------ GIVEN MATERIAL
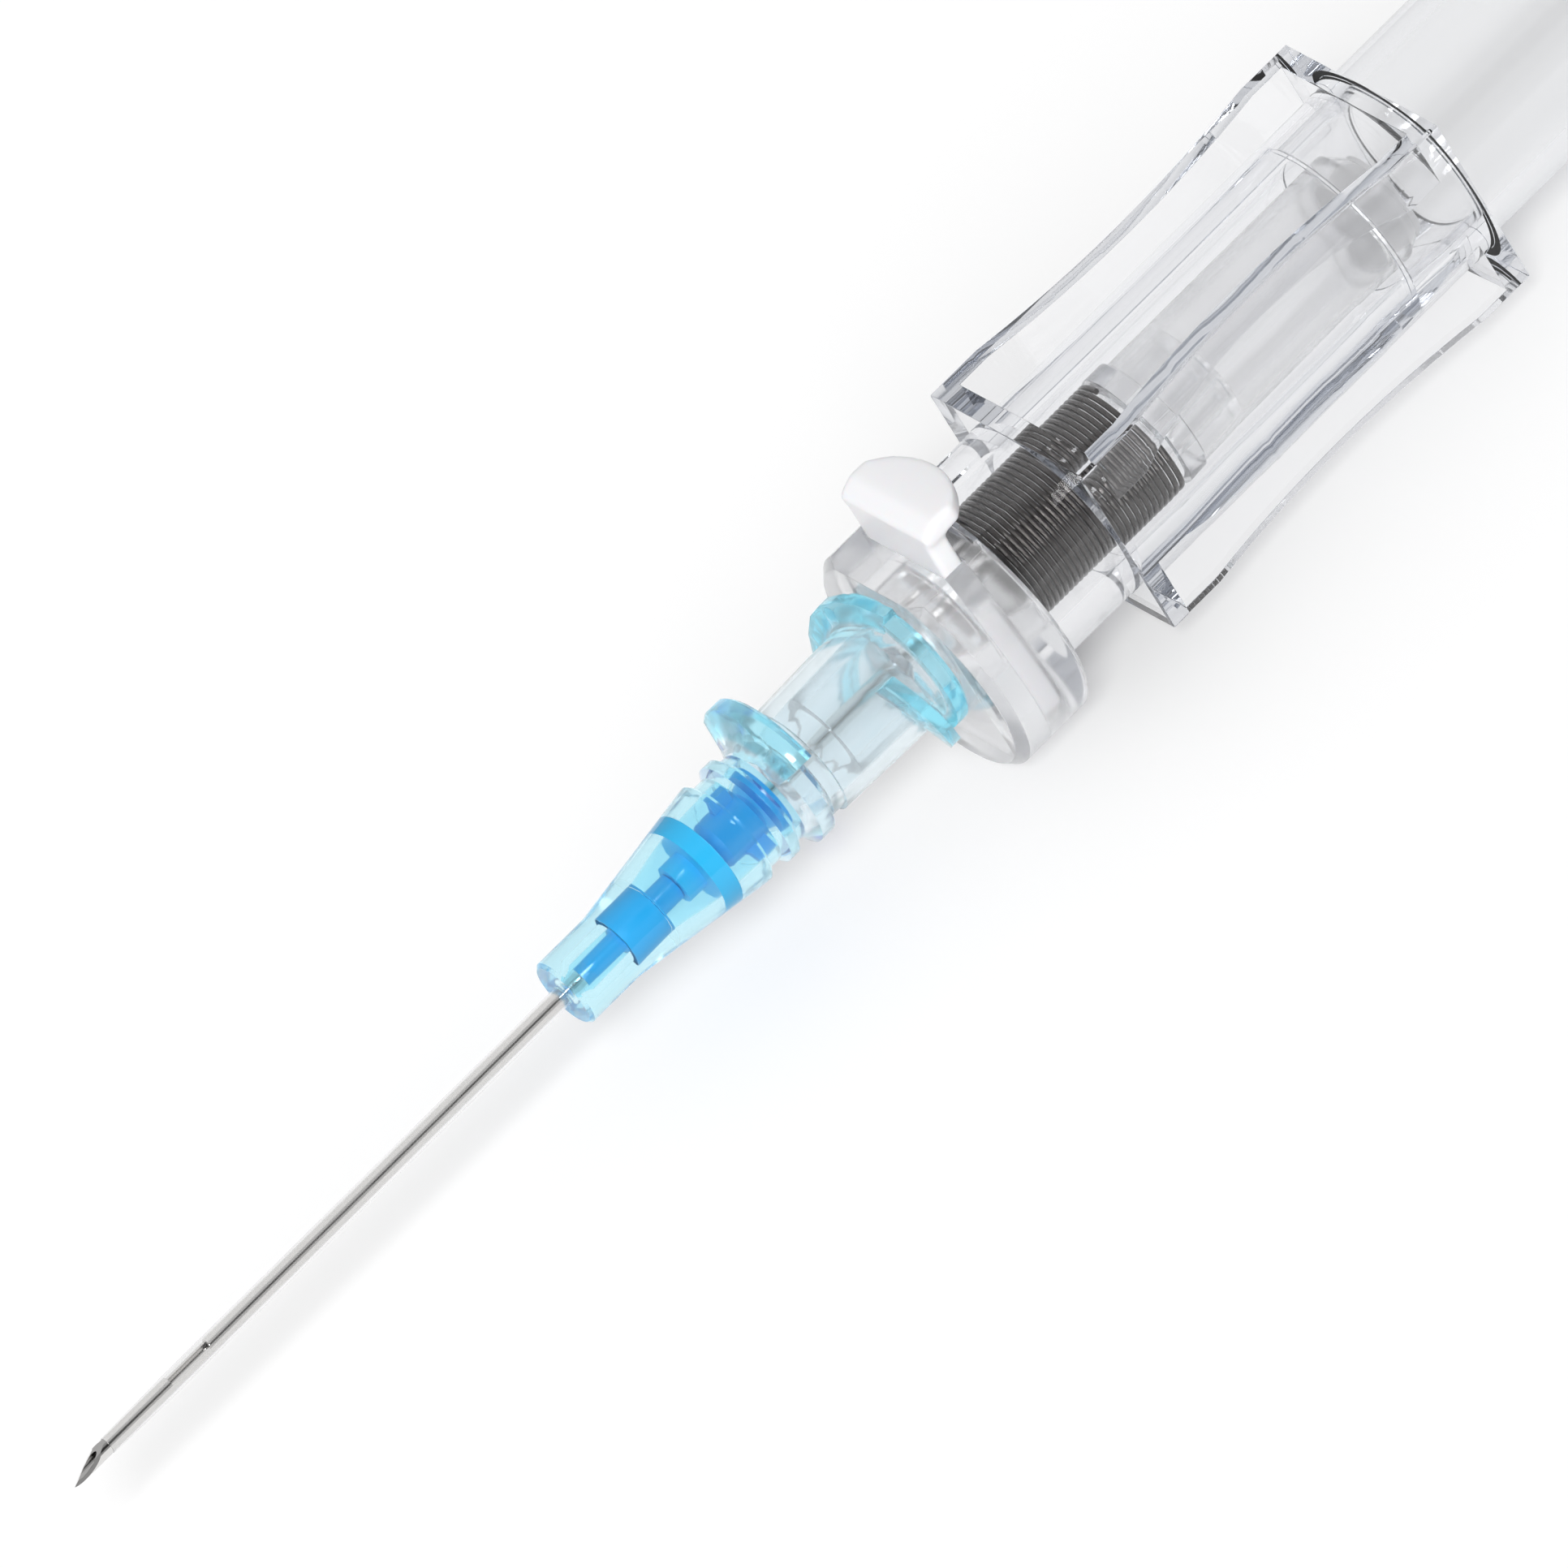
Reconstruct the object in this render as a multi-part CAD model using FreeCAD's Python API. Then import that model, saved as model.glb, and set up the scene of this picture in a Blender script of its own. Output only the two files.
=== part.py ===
import FreeCAD, Part
import math
import os
from FreeCAD import Vector

# A shielded intravenous catheter with a push button. The spring draws the needle back into the barrel.
# Lengths are millimetres. +X points to the tail, +Z to the button, and the bevel faces up.
# Inside the functions x = 0 is the front face of the catheter hub's nose and z = 0 is the needle's axis.

# Clearances
running_gap = 0.05
slide_gap = 0.1
seat_gap = 0.01
wall_gap = 0.05

# Needle
needle_od = 0.70
needle_id = 0.42
needle_reach = 28.05
needle_tail = 30.15
bevel_length = 2.1
lancet_length = 0.9
lancet_turn = 32.0
notch_from_tip = 5.7
notch_length = 2.2
notch_floor = 0.1

# Catheter tube
tube_od = 0.90
tube_wall = 0.075
tube_tip_od = 0.82
tube_reach = 25.85
tube_taper = 3.4
tube_flare = 0.4

# Ferrule that wedges the flared end of the tube in the hub
ferrule_bore = 0.42
ferrule_nose = 2.2
ferrule_nose_r = 0.56
ferrule_flange = 1.9
ferrule_flange_r = 0.80
ferrule_tail = 1.25
ferrule_tail_r = 0.62
ferrule_front = 0.85
ferrule_room_r = 1.2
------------
→ **STATED EXERCISE**
Copy all of the data. Keep every word exactly as it is.

→ **FINAL RESULT**
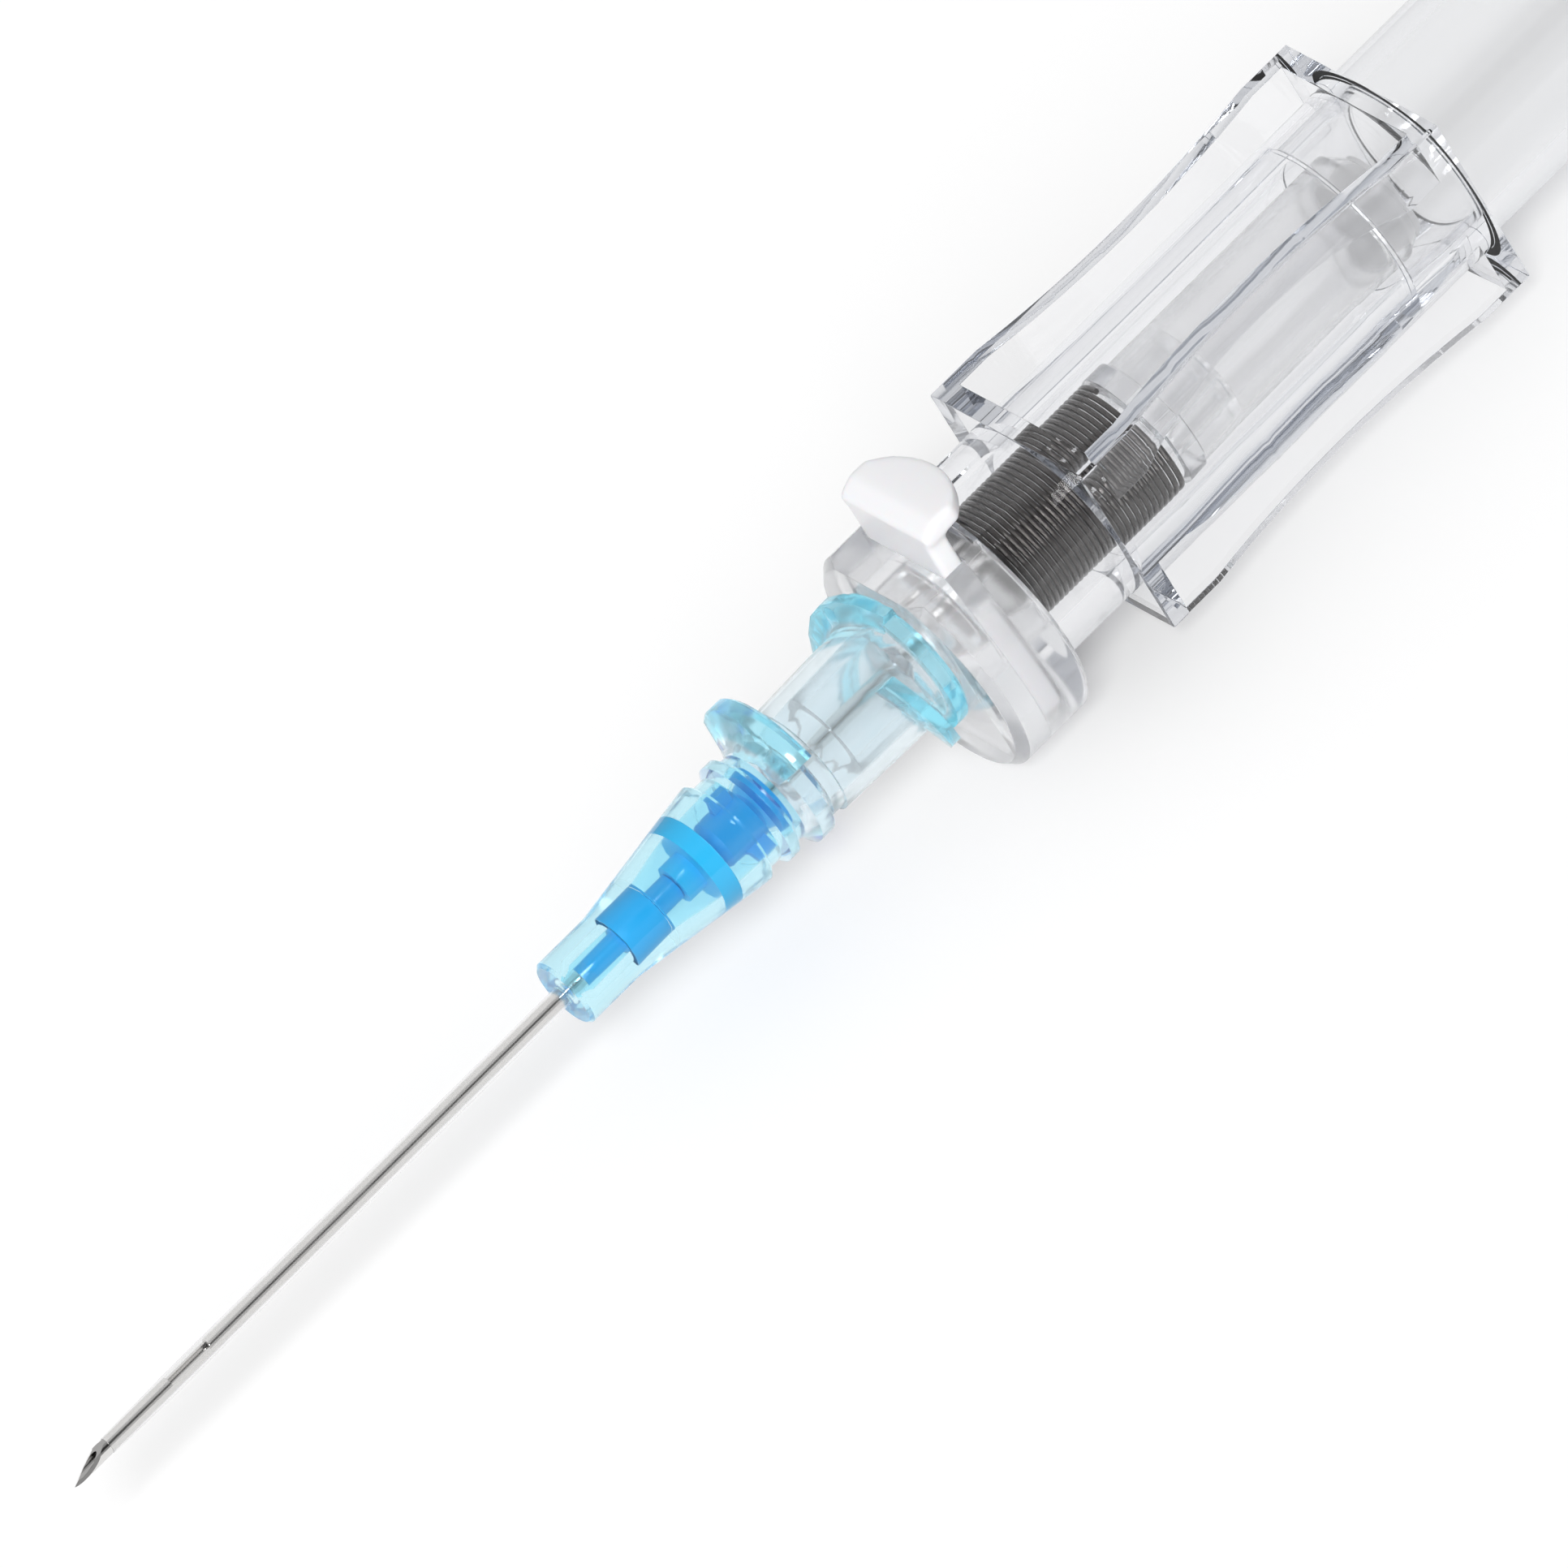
Reconstruct the object in this render as a multi-part CAD model using FreeCAD's Python API. Then import that model, saved as model.glb, and set up the scene of this picture in a Blender script of its own. Output only the two files.
=== part.py ===
import FreeCAD, Part
import math
import os
from FreeCAD import Vector

# A shielded intravenous catheter with a push button. The spring draws the needle back into the barrel.
# Lengths are millimetres. +X points to the tail, +Z to the button, and the bevel faces up.
# Inside the functions x = 0 is the front face of the catheter hub's nose and z = 0 is the needle's axis.

# Clearances
running_gap = 0.05
slide_gap = 0.1
seat_gap = 0.01
wall_gap = 0.05

# Needle
needle_od = 0.70
needle_id = 0.42
needle_reach = 28.05
needle_tail = 30.15
bevel_length = 2.1
lancet_length = 0.9
lancet_turn = 32.0
notch_from_tip = 5.7
notch_length = 2.2
notch_floor = 0.1

# Catheter tube
tube_od = 0.90
tube_wall = 0.075
tube_tip_od = 0.82
tube_reach = 25.85
tube_taper = 3.4
tube_flare = 0.4

# Ferrule that wedges the flared end of the tube in the hub
ferrule_bore = 0.42
ferrule_nose = 2.2
ferrule_nose_r = 0.56
ferrule_flange = 1.9
ferrule_flange_r = 0.80
ferrule_tail = 1.25
ferrule_tail_r = 0.62
ferrule_front = 0.85
ferrule_room_r = 1.2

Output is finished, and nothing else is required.